NotImplementedError: Not implemented in this abstract base class

>>> from sage.all import *
>>> from sage.symbolic.subring import GenericSymbolicSubring
>>> GenericSymbolicSubring(vars=tuple()).has_valid_variable(x)
Traceback (most recent call last):
...
NotImplementedError: Not implemented in this abstract base class

from sage.symbolic.subring import GenericSymbolicSubring
GenericSymbolicSubring(vars=tuple()).has_valid_variable(x)
class sage.symbolic.subring.GenericSymbolicSubringFunctor(vars)[source]

Bases: ConstructionFunctor

A base class for the functors constructing symbolic subrings.

INPUT:

  • vars – tuple, set, or other iterable of symbolic variables

EXAMPLES:

sage: from sage.symbolic.subring import SymbolicSubring
sage: SymbolicSubring(no_variables=True).construction()[0]  # indirect doctest
Subring<accepting no variable>

>>> from sage.all import *
>>> from sage.symbolic.subring import SymbolicSubring
>>> SymbolicSubring(no_variables=True).construction()[Integer(0)]  # indirect doctest
Subring<accepting no variable>

from sage.symbolic.subring import SymbolicSubring
SymbolicSubring(no_variables=True).construction()[0]  # indirect doctest

See also

sage.categories.pushout.ConstructionFunctor.

coercion_reversed = True
merge(other)[source]

Merge this functor with other if possible.

INPUT:

  • other – a functor

OUTPUT: a functor or None

EXAMPLES:

sage: from sage.symbolic.subring import SymbolicSubring
sage: F = SymbolicSubring(accepting_variables=('a',)).construction()[0]
sage: F.merge(F) is F
True

>>> from sage.all import *
>>> from sage.symbolic.subring import SymbolicSubring
>>> F = SymbolicSubring(accepting_variables=('a',)).construction()[Integer(0)]
>>> F.merge(F) is F
True

from sage.symbolic.subring import SymbolicSubring
F = SymbolicSubring(accepting_variables=('a',)).construction()[0]
F.merge(F) is F
rank = 11
class sage.symbolic.subring.SymbolicConstantsSubring(vars)[source]
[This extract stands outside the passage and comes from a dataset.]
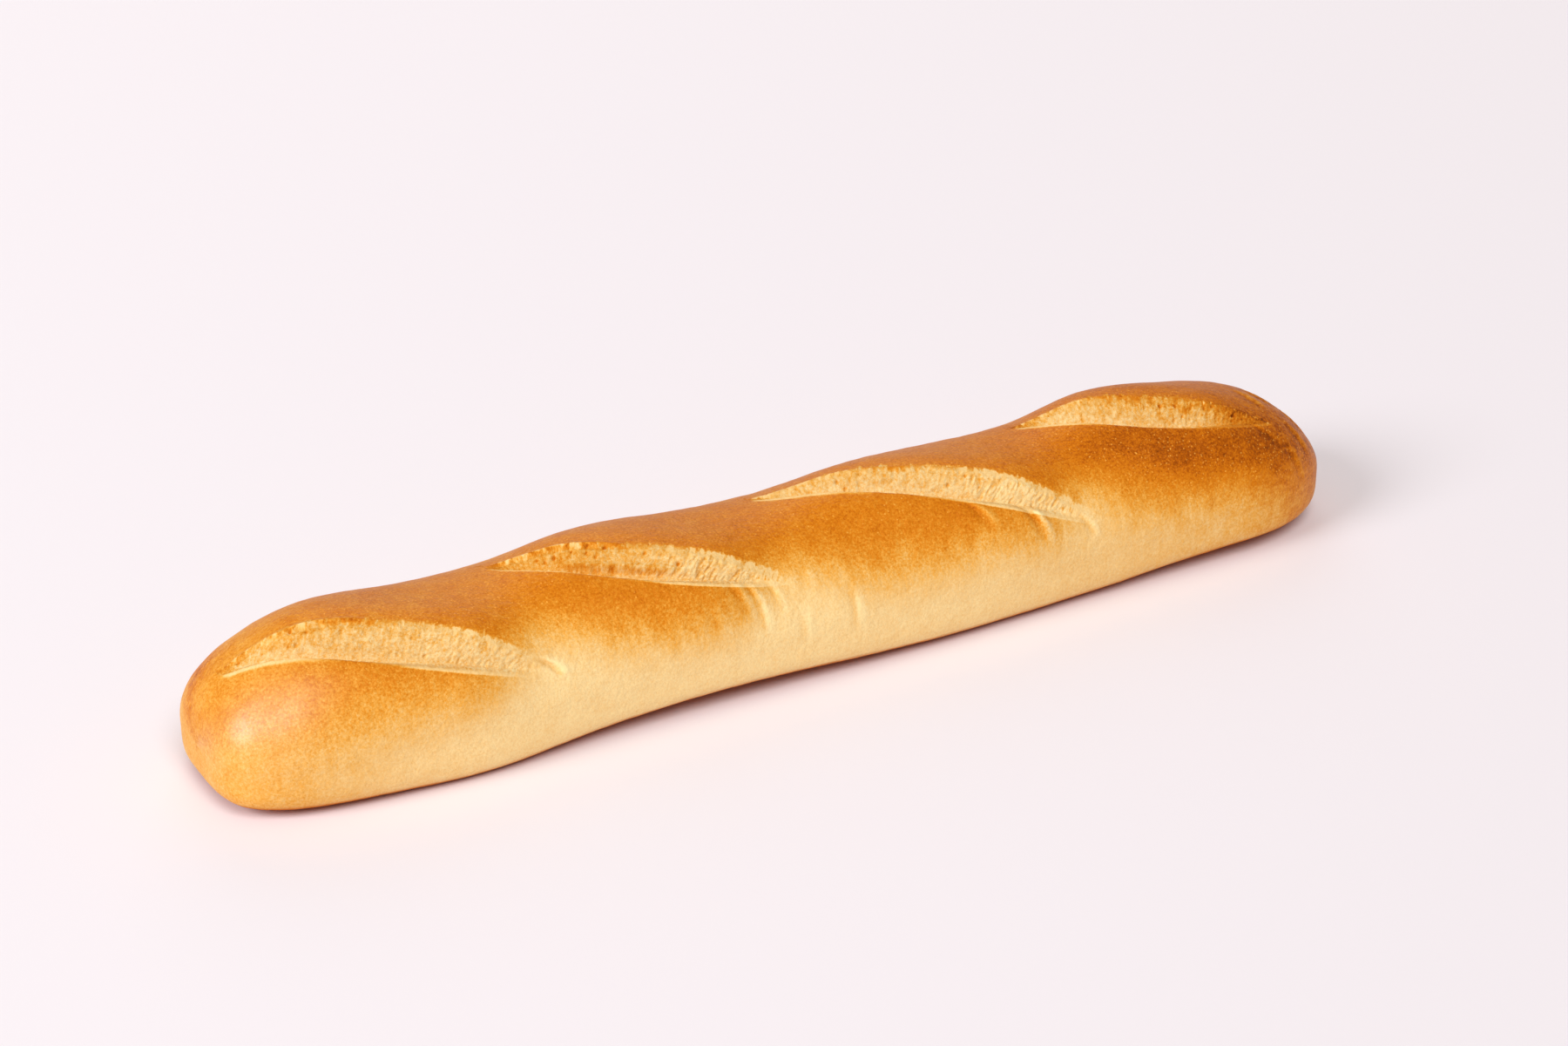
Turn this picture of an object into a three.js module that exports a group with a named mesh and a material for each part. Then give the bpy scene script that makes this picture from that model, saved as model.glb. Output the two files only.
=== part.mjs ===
// A soft white baguette with four slanting cuts, lying on its flat base.
// Millimetres, +Z up. The loaf runs along X, its cuts run from the back left to the front right.
import * as THREE from "three";

// Driving dimensions of the smooth loaf.
const LENGTH = 435;
const HALF_WIDTH = 36.6;
const HEIGHT = 48.8;
const WIDEST_HEIGHT = 18; // height of the loaf's widest line
const UPPER_ROUNDNESS = 2.15; // superellipse powers: 2 is an ellipse, more is boxier
const LOWER_ROUNDNESS = 4.6;
const BASE_CUT = 0.7; // how deep the flat base is pressed into the round underside

// How the section shrinks towards each end.
const LEFT_END = { length: 85, roundness: 3.8 };
const RIGHT_END = { length: 52, roundness: 2.4 };
const UPPER_TAPER = 1.5; // the top falls faster than the sides
const LOWER_TAPER = 0.58; // the underside rises slower
const TIP_SCALE = 1e-4;

// The underside lifts off its tray a little between the two ends and under the right one.
const ARCHES = [
  { x: -35, reach: 70, lift: 4 },
  { x: 170, reach: 45, lift: 3 },
];

// The cuts. x and around are measured on the skin rolled out flat: around runs from the top
// line, + towards the back. bow bends a cut towards the front, most before its middle where
// bowLean is under 1. width is its widest opening.
const SKIN_RADIUS = 37;
const CUTS = [
  { from: { x: -207.5, around: 6.5 }, to: { x: -105.5, around: -46.5 }, bow: 10.6, bowLean: 0.6, width: 16.3 },
  { from: { x: -109.5, around: 14.5 }, to: { x: -17.5, around: -37 }, bow: 13, bowLean: 0.72, width: 14.3 },
  { from: { x: -10, around: 15 }, to: { x: 104.5, around: -45.5 }, bow: 5.9, bowLean: 0.6, width: 13.9 },
  { from: { x: 97.5, around: 14 }, to: { x: 189.5, around: -25.5 }, bow: 11.5, bowLean: 0.93, width: 16 },
];
const OPENING_POWER = 0.8; // how blunt the pointed ends of an opening are
const FADE_SHARE = 0.3; // share of a cut over which its relief rises at each end
const LIP = { height: 3, reach: 15 }; // the rolled crust in front of an opening
const CREASE = { width: 3, share: 0.35, depth: 2.2 }; // the fold behind the lip
const RIDGE = { height: 4, reach: 17 }; // the raised crust behind an opening
const SLOPE_SHARE = 0.35; // how much of the torn band is a plain slope

// Where the dough swelled: shoulders between the cuts, and bellies low on the sides.
// turn is in degrees from the top, + towards the back.
const SWELLINGS = [
  { x: -172, turn: 25, reach: 32, height: 4.3 },
  { x: -66, turn: 25, reach: 32, height: 4.1 },
  { x: 48, turn: 25, reach: 32, height: 2.6 },
  { x: 140, turn: 25, reach: 32, height: 5 },
  { x: -130, turn: -125, reach: 36, height: 3.6 },
  { x: 25, turn: -125, reach: 75, height: 2.8 },
  { x: -80, turn: 120, reach: 60, height: 3 },
  { x: 90, turn: 115, reach: 60, height: 3.5 },
];
const SWELLING_TURN = 45; // degrees that a swelling reaches around the loaf

// The mesh: rings along the loaf, closer at both ends, each turned a little more than the
// last so that the lines from ring to ring run along the cuts.
const RINGS = 67;
const SIDES = 72;
const RING_TWIST = THREE.MathUtils.degToRad(-0.74); // per millimetre of length
const END_SPACING = 1.6; // the rings' crowding towards both ends

const CRUST_COLOUR = 0xc98f4e;

const { clamp, euclideanModulo, radToDeg, smoothstep } = THREE.MathUtils;
const bell = (distance, reach) => Math.exp(-((distance / reach) ** 2));

// Scale of the section at x: 1 along the body, 0 at both tips.
function sectionScale(x) {
  const endScale = (distance, { length, roundness }) => {
    const along = clamp(distance / length, 0, 1);
    return (1 - (1 - along) ** roundness) ** (1 / roundness);
  };
  return endScale(x + LENGTH / 2, LEFT_END) * endScale(LENGTH / 2 - x, RIGHT_END);
}

// Distance of the smooth skin from the loaf's middle line, at a turn from the top.
function smoothRadius(x, turn) {
  const scale = Math.max(sectionScale(x), TIP_SCALE);
  const arch = ARCHES.reduce((sum, { x: top, reach, lift }) => sum + lift * bell(x - top, reach), 0);
  const upper = (HEIGHT - WIDEST_HEIGHT) * scale ** UPPER_TAPER;
  const lower = (WIDEST_HEIGHT + BASE_CUT - arch) * scale ** LOWER_TAPER;
  const up = Math.cos(turn) > 0;
  const tall = Math.abs(Math.cos(turn)) / (up ? upper : lower);
  const wide = Math.abs(Math.sin(turn)) / (HALF_WIDTH * scale);
  const power = up ? UPPER_ROUNDNESS : LOWER_ROUNDNESS;
  return (tall ** power + wide ** power) ** (-1 / power);
}

// Height of the swollen dough over the smooth skin.
function swelling(x, turn) {
  const degrees = radToDeg(turn);
  const heights = SWELLINGS.map((swell) => {
    const away = euclideanModulo(degrees - swell.turn + 180, 360) - 180;
    return swell.height * bell(x - swell.x, swell.reach) * bell(away, SWELLING_TURN);
  });
  return sectionScale(x) * heights.reduce((sum, height) => sum + height, 0);
}

// Height of one cut's relief: lip, crease, sloping torn band and ridge, front to back.
function cutRelief(cut, x, around) {
  const run = new THREE.Vector2(cut.to.x - cut.from.x, cut.to.around - cut.from.around);
  const length = run.length();
  run.normalize();
  const point = new THREE.Vector2(x - cut.from.x, around - cut.from.around);
  const along = clamp(point.dot(run) / length, 0, 1);
  const bent = along ** cut.bowLean;
  const across = run.cross(point) + cut.bow * 4 * bent * (1 - bent);
  const width = cut.width * Math.sin(Math.PI * along) ** OPENING_POWER;
  const strength = smoothstep(Math.min(along, 1 - along), 0, FADE_SHARE);
  const lip = LIP.height * strength;
  const crease = CREASE.depth * strength;
  const ridge = RIDGE.height * strength;
  const creaseWidth = Math.min(CREASE.width, CREASE.share * width);
  if (across < 0) return lip * bell(across, LIP.reach);
  if (across < creaseWidth) return lip - (lip + crease) * smoothstep(across, 0, creaseWidth);
  if (across > width) return ridge * bell(across - width, RIDGE.reach);
  const up = (across - creaseWidth) / (width - creaseWidth);
  return -crease + (crease + ridge) * (SLOPE_SHARE * up + (1 - SLOPE_SHARE) * smoothstep(up, 0, 1));
}

// A point of the skin. The base is cut flat at z = 0.
function skinPoint(x, turn) {
  const around = SKIN_RADIUS * turn;
  const relief = CUTS.reduce((sum, cut) => sum + cutRelief(cut, x, around), 0);
  const radius = smoothRadius(x, turn) + swelling(x, turn) + relief;
  const z = WIDEST_HEIGHT + radius * Math.cos(turn);
  return new THREE.Vector3(x, radius * Math.sin(turn), Math.max(z, 0));
}

// Rings' places along the loaf, crowded towards both tips.
function ringPlaces() {
  return Array.from({ length: RINGS }, (_, ring) => {
    const share = (2 * (ring + 1)) / (RINGS + 1) - 1;
    const eased = Math.sign(share) * (1 - (1 - Math.abs(share)) ** END_SPACING);
    return (LENGTH / 2) * eased;
  });
}

// The closed skin: a tip, the rings, and a tip.
function loafGeometry() {
  const points = [new THREE.Vector3(-LENGTH / 2, 0, WIDEST_HEIGHT)];
  for (const x of ringPlaces()) {
    for (let side = 0; side < SIDES; side += 1) {
      const turned = (2 * Math.PI * side) / SIDES + RING_TWIST * x;
      const turn = euclideanModulo(turned + Math.PI, 2 * Math.PI) - Math.PI;
      points.push(skinPoint(x, turn));
    }
  }
  points.push(new THREE.Vector3(LENGTH / 2, 0, WIDEST_HEIGHT));

  const corner = (ring, side) => 1 + ring * SIDES + (side % SIDES);
  const last = points.length - 1;
  const triangles = [];
  for (let side = 0; side < SIDES; side += 1) {
    triangles.push(0, corner(0, side), corner(0, side + 1));
    triangles.push(last, corner(RINGS - 1, side + 1), corner(RINGS - 1, side));
    for (let ring = 0; ring < RINGS - 1; ring += 1) {
      const near = corner(ring, side);
      const nearNext = corner(ring, side + 1);
      const far = corner(ring + 1, side);
      const farNext = corner(ring + 1, side + 1);
      triangles.push(near, far, farNext, near, farNext, nearNext);
    }
  }

  const geometry = new THREE.BufferGeometry().setFromPoints(points);
  geometry.setIndex(triangles);
  geometry.computeBoundingBox();
  const middle = geometry.boundingBox.getCenter(new THREE.Vector3());
  geometry.translate(-middle.x, -middle.y, 0);
  geometry.computeVertexNormals();
  return geometry;
}

function loaf() {
  const crust = new THREE.MeshStandardMaterial({ color: CRUST_COLOUR, roughness: 0.7, metalness: 0 });
  const mesh = new THREE.Mesh(loafGeometry(), crust);
  mesh.name = "loaf";
  return mesh;
}

const baguette = new THREE.Group();
baguette.add(loaf());

export default baguette;
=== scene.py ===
# %% [markdown]
# # A soft wheat baguette, step by step
#
# The loaf is one piece of baked dough: a smooth stick with blunt ends, swollen between
# four slanting cuts, torn open along them, and browned on top. The packed model gives
# its plain solid. Here the same rule of shape is laid on a much finer skin, which then
# gets its torn crumb, folds and baked colours.

# %% The frame and the loaf's own millimetre
import math
import bmesh
import bpy
import numpy as np
from mathutils import Matrix, Vector


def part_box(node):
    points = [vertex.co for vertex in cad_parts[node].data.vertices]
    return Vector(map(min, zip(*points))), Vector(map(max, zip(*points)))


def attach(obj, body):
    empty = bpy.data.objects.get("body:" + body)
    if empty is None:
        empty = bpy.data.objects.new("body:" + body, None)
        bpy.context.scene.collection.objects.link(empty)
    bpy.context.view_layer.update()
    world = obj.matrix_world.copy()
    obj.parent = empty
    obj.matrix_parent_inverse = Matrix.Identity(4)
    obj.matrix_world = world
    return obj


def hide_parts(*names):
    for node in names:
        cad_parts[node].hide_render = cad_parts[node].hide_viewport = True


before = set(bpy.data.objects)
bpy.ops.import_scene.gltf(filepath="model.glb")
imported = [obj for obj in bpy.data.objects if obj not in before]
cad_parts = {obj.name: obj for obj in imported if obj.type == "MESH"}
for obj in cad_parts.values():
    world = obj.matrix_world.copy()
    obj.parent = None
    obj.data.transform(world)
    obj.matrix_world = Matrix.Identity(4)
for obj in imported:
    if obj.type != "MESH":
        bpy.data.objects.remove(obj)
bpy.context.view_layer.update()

low, high = (Vector(corner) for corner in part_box("loaf"))
LENGTH = 435
mm = (high.x - low.x) / LENGTH
middle_y = (low.y + high.y) / 2
print("loaf box, mm:", [round(side / mm, 1) for side in high - low])

# %% [markdown]
# ## The smooth stick
#
# A baker rolls the dough into a stick and sets it down, so every section across it is a
# rounded D: a wide flat-bottomed lower half and a domed upper half. One formula, the
# superellipse, draws both: a power of 2 gives an ellipse and a higher power a boxier
# form. Towards each end the section shrinks, blunt on the left and rounder on the right.
# The underside lifts off its tray in two low arches, in the middle and under the right
# end. Writing the skin as a function of two numbers, the place `x` along the loaf and
# the `turn` around it, means that every later step can ask for any point of it.

# %% Sizes of the smooth stick, in millimetres
def table(names, rows):
    """Rows of values, each made a dictionary with the names of its columns."""
    return [dict(zip(names, row)) for row in rows]


HALF_WIDTH = 36.6
HEIGHT = 48.8
WIDEST_HEIGHT = 18.0  # height of the widest line above the base
UPPER_ROUNDNESS = 2.15
LOWER_ROUNDNESS = 4.6
BASE_CUT = 0.7  # how deep the flat base is pressed into the round underside
UPPER_TAPER = 1.5  # towards the ends the top falls faster than the sides
LOWER_TAPER = 0.58  # and the underside rises slower
TIP_SCALE = 1e-4  # keeps the section from shrinking to nothing at the tips
ENDS = table(("side", "length", "roundness"), [(-1, 85.0, 3.8), (1, 52.0, 2.4)])
ARCHES = table(("x", "reach", "lift"), [(-35.0, 70.0, 4.0), (170.0, 45.0, 3.0)])
print("loaf without its relief, mm:", LENGTH, "by", 2 * HALF_WIDTH, "by", HEIGHT)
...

Bases: SymbolicSubringAcceptingVars

The symbolic subring consisting of symbolic constants.

has_valid_variable(variable)[source]

Return whether the given variable is valid in this subring.

INPUT:

  • variable – a symbolic variable

OUTPUT: boolean

EXAMPLES:

sage: from sage.symbolic.subring import SymbolicSubring
sage: S = SymbolicSubring(no_variables=True)
sage: S.has_valid_variable('a')
False
sage: S.has_valid_variable('r')
False
sage: S.has_valid_variable('x')
False

>>> from sage.all import *
>>> from sage.symbolic.subring import SymbolicSubring
>>> S = SymbolicSubring(no_variables=True)
>>> S.has_valid_variable('a')
False
>>> S.has_valid_variable('r')
False
>>> S.has_valid_variable('x')
False

from sage.symbolic.subring import SymbolicSubring
S = SymbolicSubring(no_variables=True)
S.has_valid_variable('a')
S.has_valid_variable('r')
S.has_valid_variable('x')
class sage.symbolic.subring.SymbolicSubringAcceptingVars(vars)[source]

Bases: GenericSymbolicSubring

The symbolic subring consisting of symbolic expressions in the given variables.

construction()[source]

Return the functorial construction of this symbolic subring.

OUTPUT:

A tuple whose first entry is a construction functor and its second is the symbolic ring.

EXAMPLES:

sage: from sage.symbolic.subring import SymbolicSubring
sage: SymbolicSubring(accepting_variables=('a',)).construction()
(Subring<accepting a>, Symbolic Ring)

>>> from sage.all import *
>>> from sage.symbolic.subring import SymbolicSubring
>>> SymbolicSubring(accepting_variables=('a',)).construction()
(Subring<accepting a>, Symbolic Ring)

from sage.symbolic.subring import SymbolicSubring
SymbolicSubring(accepting_variables=('a',)).construction()
has_valid_variable(variable)[source]

Return whether the given variable is valid in this subring.

INPUT:

  • variable – a symbolic variable

OUTPUT: boolean

EXAMPLES:

sage: from sage.symbolic.subring import SymbolicSubring
sage: S = SymbolicSubring(accepting_variables=('a',))
sage: S.has_valid_variable('a')
True
sage: S.has_valid_variable('r')
False
sage: S.has_valid_variable('x')
False

>>> from sage.all import *
>>> from sage.symbolic.subring import SymbolicSubring
>>> S = SymbolicSubring(accepting_variables=('a',))
>>> S.has_valid_variable('a')
True
>>> S.has_valid_variable('r')
False
>>> S.has_valid_variable('x')
False

from sage.symbolic.subring import SymbolicSubring
S = SymbolicSubring(accepting_variables=('a',))
S.has_valid_variable('a')
S.has_valid_variable('r')
S.has_valid_variable('x')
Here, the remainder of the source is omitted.